Rows from a 3D modeling dataset:
☆ ☆ ☆ ☆ ☆ ☆ ☆

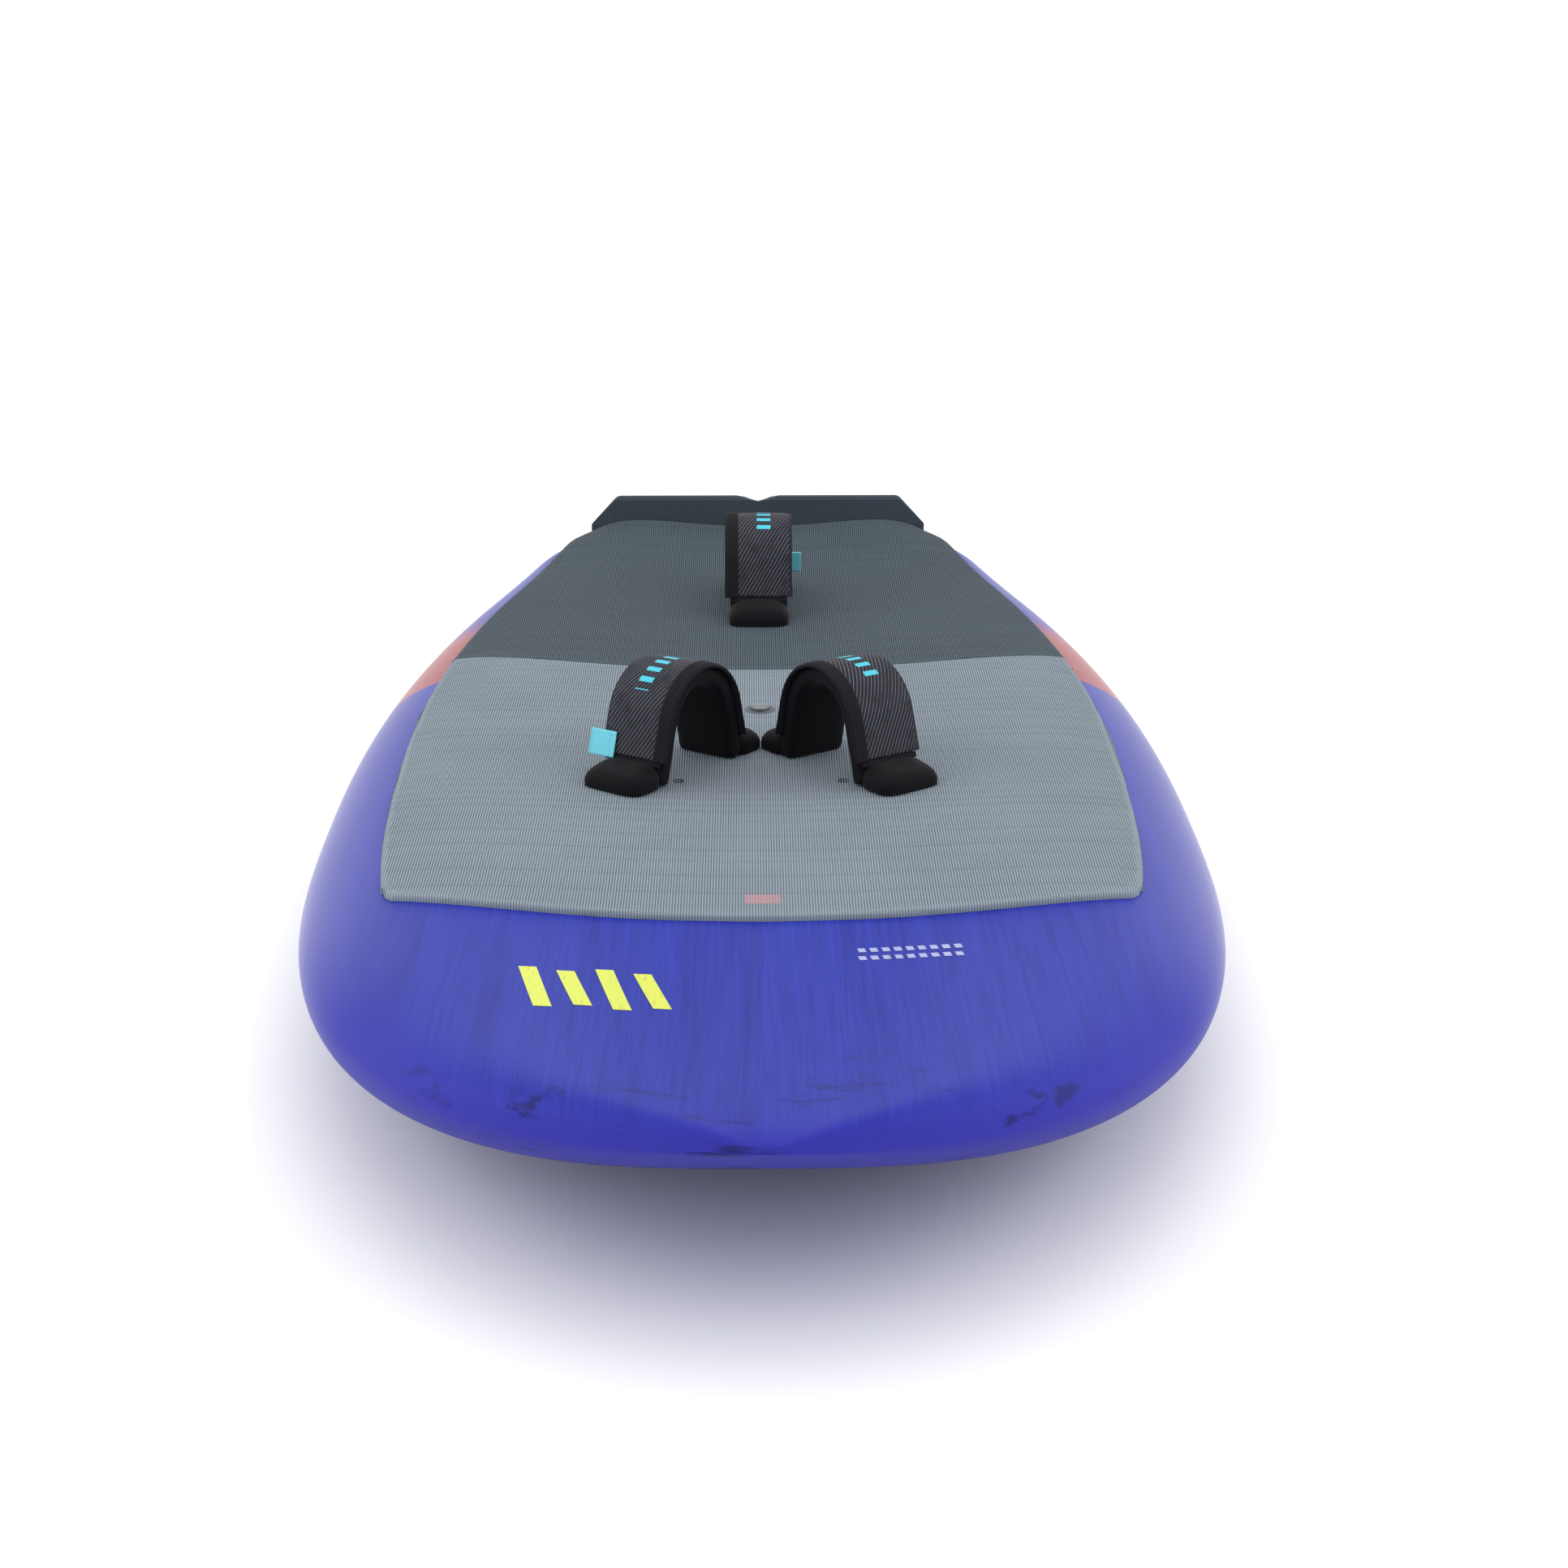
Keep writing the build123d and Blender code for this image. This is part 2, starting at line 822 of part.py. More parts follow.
def leash_well():
    radius = leash_cup_radius + leash_wall
    return post(0, leash_station, radius, leash_top() - leash_depth, leash_top())


def leash_mouth():
    radius = leash_cup_radius + leash_wall
    return post(0, leash_station, radius, leash_top() - over, leash_top() + 4 * over)


def leash_bar(extra=0.0):
    """Steel bar across the cup; extra widens it, for the hole that holds it."""
    length = 2 * leash_cup_radius + leash_wall
    rod = Cylinder(leash_bar_radius + extra, length + 2 * extra, rotation=(0, 90, 0))
    return Pos(0, y_at(leash_station), leash_top() - leash_bar_drop) * rod


def leash_cup():
    floor = leash_top() - leash_depth + leash_wall
    hollow = post(0, leash_station, leash_cup_radius, floor, leash_top() + over)
    return leash_well() - hollow - leash_bar(fit_clearance / 2)


# ---------------------------------------------------------------- hull parts


def hull_shell(hull):
    """Laminate wrapped round the whole board, opened for every fitting."""
    shell = hull - full_hull(skin, nose_block)
    for spot in used_spots() + spare_spots():
        shell -= insert_well(*spot)
        shell -= insert_mouth(*spot)
    shell -= vent_stem()
    shell -= leash_well()
    shell -= leash_mouth()
    for side in (-1, 1):
        opening = block(
            track_x(side), track_centre_station(), track_width, track_length, -over, 2 * skin
        )
        shell -= opening
    return shell - block(0, handle_station, handle_width, handle_length, -over, 2 * skin)


def dense_nodes(core):
    """Dense foam round the strap inserts and over the foil tracks."""
    front_block, rear_blocks = insert_blocks()
    front_fill = front_block & core
    rear_fill = [solid & core for solid in rear_blocks]
    mast_fill = mast_block() & core
    for spot in used_spots() + spare_spots():
        front_fill -= insert_well(*spot)
        rear_fill = [solid - insert_well(*spot) for solid in rear_fill]
    for side in (-1, 1):
        mast_fill -= track_well(side)
    return {
        "front_insert_block": front_fill,
        "rear_insert_blocks": rear_fill,
        "mast_box_block": mast_fill,
    }


def foam_core(core):
    front_block, rear_blocks = insert_blocks()
    foam = core - front_block - mast_block()
    for solid in rear_blocks:
        foam -= solid
    foam -= vent_stem()
    foam -= leash_well()
    return foam - block(0, handle_station, handle_width, handle_length, 0, handle_depth)


# ---------------------------------------------------------------- pads on the hull


def badge():
    station = board_length - pad_nose_gap - badge_nose_gap
    top = deck_z(0, station) + pad_thickness - badge_set_back
    plate = block(0, station, badge_size[0], badge_size[1], top - badge_size[2], top)
    return fillet(plate.edges().filter_by(Axis.Z), badge_corner)


def pad_openings():
    openings = [insert_mouth(*spot) for spot in used_spots() + open_spare_spots()]
    openings.append(post(0, vent_station, vent_flange_radius + vent_flange_gap, 0, reach))
    return openings


def pad_nodes(hull, raised):
    """Pads between the deck and the same surface raised by their thickness."""
    front_pad = (front_pad_blank() & raised) - hull
    rear_pad = (rear_pad_blank() & raised) - hull
    for cutter in pad_openings():
        front_pad -= cutter
        rear_pad -= cutter
    front_pad -= badge()
    front_pad -= Pos(0, 0, badge_size[2]) * badge()
    kick = (kick_side_profile() & kick_front_profile() & kick_plan()) - hull
    kick -= post(0, leash_station, leash_cup_radius + leash_wall + leash_pad_gap, 0, reach)
    return {
        "front_deck_pad": front_pad,
        "rear_deck_pad": rear_pad,
        "tail_kick_pad": kick,
        "pad_badge": badge(),
    }


# ---------------------------------------------------------------- assembly


def fitting_nodes():
    """Foil tracks with two nuts each, carry handle, vent and leash plug."""
    nodes = {}
    half_spacing = foil_hole_spacing / 2
    ends = {"rear": -half_spacing, "front": half_spacing}
    for word, side in (("left", -1), ("right", 1)):
        nodes[word + "_foil_track"] = track_solid(side)
        for end, shift in ends.items():
            station = track_centre_station() + shift
            nodes[word + "_" + end + "_track_nut"] = nut_solid(side, station)
    nodes["carry_handle_cup"] = handle_solid()
    nodes["vent_plug_body"] = vent_body()
    nodes["vent_o_ring"] = vent_ring()
    nodes["vent_screw"] = vent_screw()
    nodes["leash_plug_cup"] = leash_cup()
    nodes["leash_bar"] = leash_bar()
    nodes["strap_inserts"] = [insert_solid(*spot) for spot in used_spots()]
    nodes["spare_inserts"] = [insert_solid(*spot) for spot in spare_spots()]
    return nodes


def one_strap(name, raised):
    """Layers of one strap, trimmed where they would sink into the pad."""
    place = strap_frame(name)
    nodes = {
        name + "_webbing": (place * webbing_local()) - raised,
        name + "_sleeve": (place * sleeve_local()) - raised,
        name + "_cover": place * cover_local(),
        name + "_tag": place * tag_local(),
    }
    for side, end in zip((-1, 1), strap_ends[name]):
        nodes[name + "_" + end + "_boot"] = (place * boot_local(side)) - raised
    return nodes


def fixing_nodes():
    """Upright screws in the inserts, each through a washer that lies on the webbing."""
    screws = []
    washers = []
    stack = pad_thickness + webbing_thickness + washer_size[2] + screw_seat_gap
    for name in strap_places():
        for x, station in foot_spots(name):
            screws.append(Pos(x, y_at(station), 0) * screw_solid(deck_z(x, station) + stack))
        for side in (-1, 1):
            washers.append(strap_frame(name) * washer_local(side * screw_spread()))
    return {"strap_screws": screws, "strap_washers": washers}


def build():
    hull = full_hull(0.0, nose_tip)
    core = full_hull(skin + bond_gap, nose_block + bond_gap)
    raised = deck_half(lift=pad_thickness)
    nodes = {"hull_shell": hull_shell(hull), "foam_core": foam_core(core)}
    nodes.update(dense_nodes(core))
    nodes.update(pad_nodes(hull, raised))
    nodes.update(fitting_nodes())
    for name in strap_places():
        nodes.update(one_strap(name, raised))
    nodes.update(fixing_nodes())
    return nodes


def write(nodes):
    os.makedirs("parts", exist_ok=True)
    for name, shape in nodes.items():
        solids = []
        for item in shape if isinstance(shape, list) else [shape]:
            solids += item.solids()
        body = solids[0] if len(solids) == 1 else Compound(children=solids)
        body.label = name
        export_step(body, "parts/" + name + ".step")
        print(name, len(solids), round(sum(s.volume for s in solids)))


write(build())
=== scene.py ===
# %% [markdown]
# # A wing foil board, piece by piece
# This lesson dresses a packed board model: a wrapped foam hull, grooved deck pads,
# three padded foot straps and the fittings under them.
# The frame is loaded first. It holds the solids that carry load, and every new
# surface takes its place from them, so that nothing has to be fitted afterwards.

# %% Load the frame
import json
import math

import bmesh
import bpy
import numpy as np
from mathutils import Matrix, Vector


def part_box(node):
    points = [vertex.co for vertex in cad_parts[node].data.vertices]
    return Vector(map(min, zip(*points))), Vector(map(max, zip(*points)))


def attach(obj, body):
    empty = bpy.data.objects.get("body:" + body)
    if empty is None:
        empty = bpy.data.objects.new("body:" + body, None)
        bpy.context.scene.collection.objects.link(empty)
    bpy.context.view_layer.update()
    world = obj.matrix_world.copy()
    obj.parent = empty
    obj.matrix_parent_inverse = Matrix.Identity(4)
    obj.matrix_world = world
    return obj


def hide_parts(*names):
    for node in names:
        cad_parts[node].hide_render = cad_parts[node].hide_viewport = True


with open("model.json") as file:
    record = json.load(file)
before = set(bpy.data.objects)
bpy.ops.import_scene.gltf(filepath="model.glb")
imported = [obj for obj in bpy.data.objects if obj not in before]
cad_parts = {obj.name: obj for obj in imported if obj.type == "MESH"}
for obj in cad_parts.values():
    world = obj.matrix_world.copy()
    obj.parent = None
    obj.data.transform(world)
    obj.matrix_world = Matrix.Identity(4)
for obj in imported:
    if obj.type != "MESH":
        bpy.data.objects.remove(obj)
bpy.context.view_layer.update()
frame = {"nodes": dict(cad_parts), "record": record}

# %% [markdown]
# ## The hull's shape as formulas
# A board shaper works from an outline, a rocker line and a few cross sections.
# The same is done here. A station is the distance from the tail end. At each
# station there is a half width, a rail height, a deck height and a bottom height,
# and two superellipses join them. A shape that is one formula stays smooth
# wherever it is sampled, which a hand-made mesh doesn't.

# %% Outline, rocker and deck line
hull_low, hull_high = [np.array(v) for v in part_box("hull_shell")]
LENGTH = hull_high[1] - hull_low[1]
WIDTH = hull_high[0] - hull_low[0]
TAIL_Y = hull_high[1]
WIDEST = 0.890                        # station of the widest point
NOSE_LENGTH = LENGTH - WIDEST
TAIL_HALF = 0.2015
CORNER_CUT, CORNER_RUN = 0.095, 0.110
DECK = 0.119
KICK_STATION = 0.050
PAD_THICKNESS = 0.0055


def y_at(station):
    return TAIL_Y - station


def nose_share(station):
    return np.clip((station - WIDEST) / NOSE_LENGTH, 0.0, 1.0)


def corner_cut(station):
    """What the cut tail corners take off the half width."""
    return CORNER_CUT * np.clip(1 - station / CORNER_RUN, 0.0, 1.0) ** 2


def half_width(station):
    """Superellipse toward the nose, power curve toward the tail, less the cut corners.

    Very near the tip the superellipse turns into a parabola, so that the nose is round.
    """
    left = np.maximum(1 - nose_share(station) ** 2.865, 1e-9)
    blunt = ((1 + 0.035 / left) / 1.035) ** (1 / 1.673 - 0.5)
    nose = left ** (1 / 1.673) * blunt * (left > 2e-9)
    tail = np.clip(1 - station / WIDEST, 0.0, 1.0)
    return WIDTH / 2 * nose - (WIDTH / 2 - TAIL_HALF) * tail ** 2.22 - corner_cut(station)


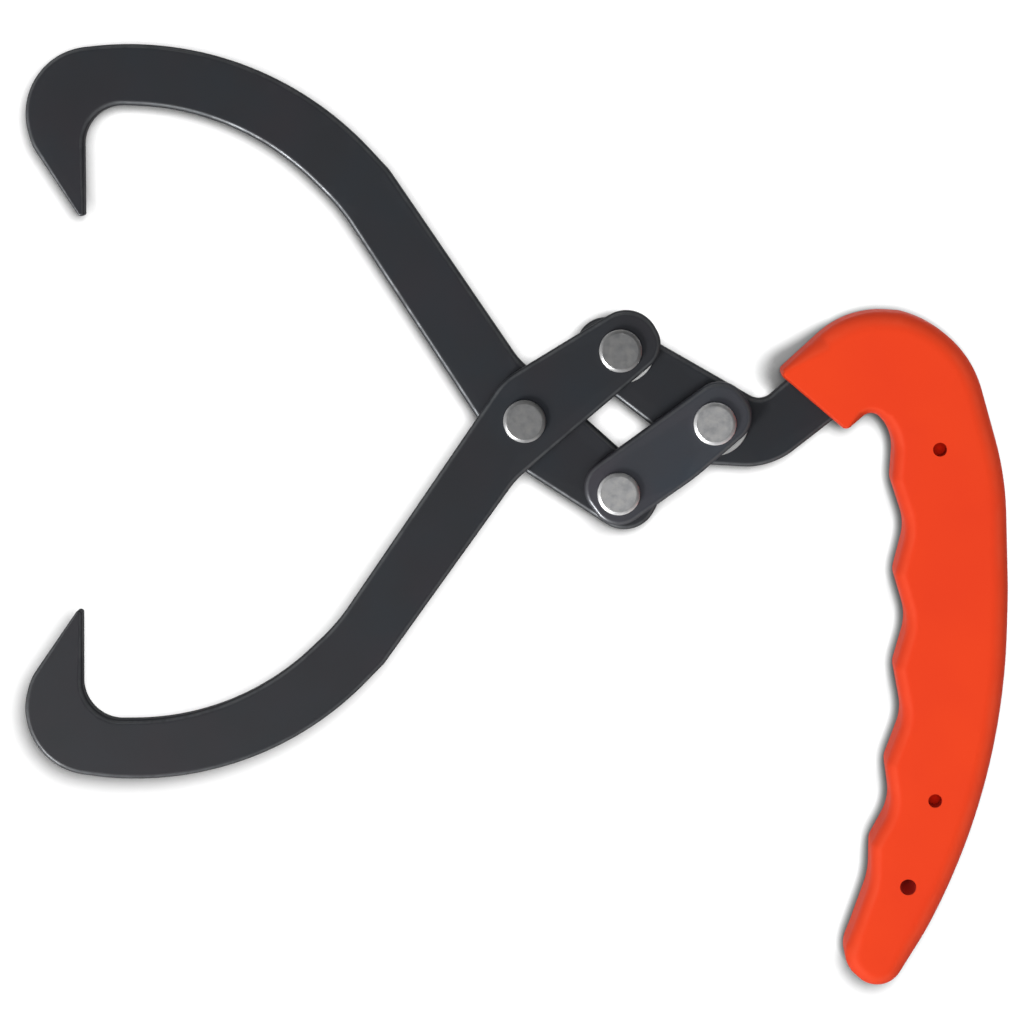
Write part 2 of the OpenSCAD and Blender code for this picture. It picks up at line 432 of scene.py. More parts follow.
def break_rims(node, width_mm, least_turn):
    """Breaks the crisp rims of a turned CAD solid and keeps its flat faces flat."""
    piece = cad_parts[node]
    join = piece.modifiers.new("join_facets", "WELD")
    join.merge_threshold = FACET_GAP
    roll = piece.modifiers.new("broken_rims", "BEVEL")
    roll.width = width_mm * MM
    roll.segments = RIM_SEGMENTS
    roll.limit_method = "ANGLE"
    roll.angle_limit = math.radians(least_turn)
    roll.use_clamp_overlap = False
    soft = piece.modifiers.new("smooth_faces", "NODES")
    soft.node_group = smooth_faces
    keep_faces_flat(piece)


for nodes, rim in ((RIVETS, RIVET_RIM), (WASHERS, WASHER_RIM)):
    for node in nodes:
        break_rims(node, *rim)
print("broken rims:", len(RIVETS), "rivets,", len(WASHERS), "washers")

# %% [markdown]
# ## Effects that the finishes share
# Six effects come back on several materials or several times on one: a slow drift of colour, a
# fine grain that gives height, rings left by turning, rub along crisp edges, rub along rolls,
# and shade inside narrow holes. Each is a shader node group with named inputs. A group keeps
# the recipe in one place, and each material gives it its own scale and strength.

# %% Helpers for node groups
COLOUR, NUMBER, DIRECTION = "NodeSocketColor", "NodeSocketFloat", "NodeSocketVector"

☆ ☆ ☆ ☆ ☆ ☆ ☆

* _Given exercise_:
Look through the entries above and quote exactly the lines from the line with "nodes.update(fitting_nodes())" to the line with "obj.data.transform(world)", counting both of those lines.

* _Result of the exercise_:
    nodes.update(fitting_nodes())
    for name in strap_places():
        nodes.update(one_strap(name, raised))
    nodes.update(fixing_nodes())
    return nodes


def write(nodes):
    os.makedirs("parts", exist_ok=True)
    for name, shape in nodes.items():
        solids = []
        for item in shape if isinstance(shape, list) else [shape]:
            solids += item.solids()
        body = solids[0] if len(solids) == 1 else Compound(children=solids)
        body.label = name
        export_step(body, "parts/" + name + ".step")
        print(name, len(solids), round(sum(s.volume for s in solids)))


write(build())
=== scene.py ===
# %% [markdown]
# # A wing foil board, piece by piece
# This lesson dresses a packed board model: a wrapped foam hull, grooved deck pads,
# three padded foot straps and the fittings under them.
# The frame is loaded first. It holds the solids that carry load, and every new
# surface takes its place from them, so that nothing has to be fitted afterwards.

# %% Load the frame
import json
import math

import bmesh
import bpy
import numpy as np
from mathutils import Matrix, Vector


def part_box(node):
    points = [vertex.co for vertex in cad_parts[node].data.vertices]
    return Vector(map(min, zip(*points))), Vector(map(max, zip(*points)))


def attach(obj, body):
    empty = bpy.data.objects.get("body:" + body)
    if empty is None:
        empty = bpy.data.objects.new("body:" + body, None)
        bpy.context.scene.collection.objects.link(empty)
    bpy.context.view_layer.update()
    world = obj.matrix_world.copy()
    obj.parent = empty
    obj.matrix_parent_inverse = Matrix.Identity(4)
    obj.matrix_world = world
    return obj


def hide_parts(*names):
    for node in names:
        cad_parts[node].hide_render = cad_parts[node].hide_viewport = True


with open("model.json") as file:
    record = json.load(file)
before = set(bpy.data.objects)
bpy.ops.import_scene.gltf(filepath="model.glb")
imported = [obj for obj in bpy.data.objects if obj not in before]
cad_parts = {obj.name: obj for obj in imported if obj.type == "MESH"}
for obj in cad_parts.values():
    world = obj.matrix_world.copy()
    obj.parent = None
    obj.data.transform(world)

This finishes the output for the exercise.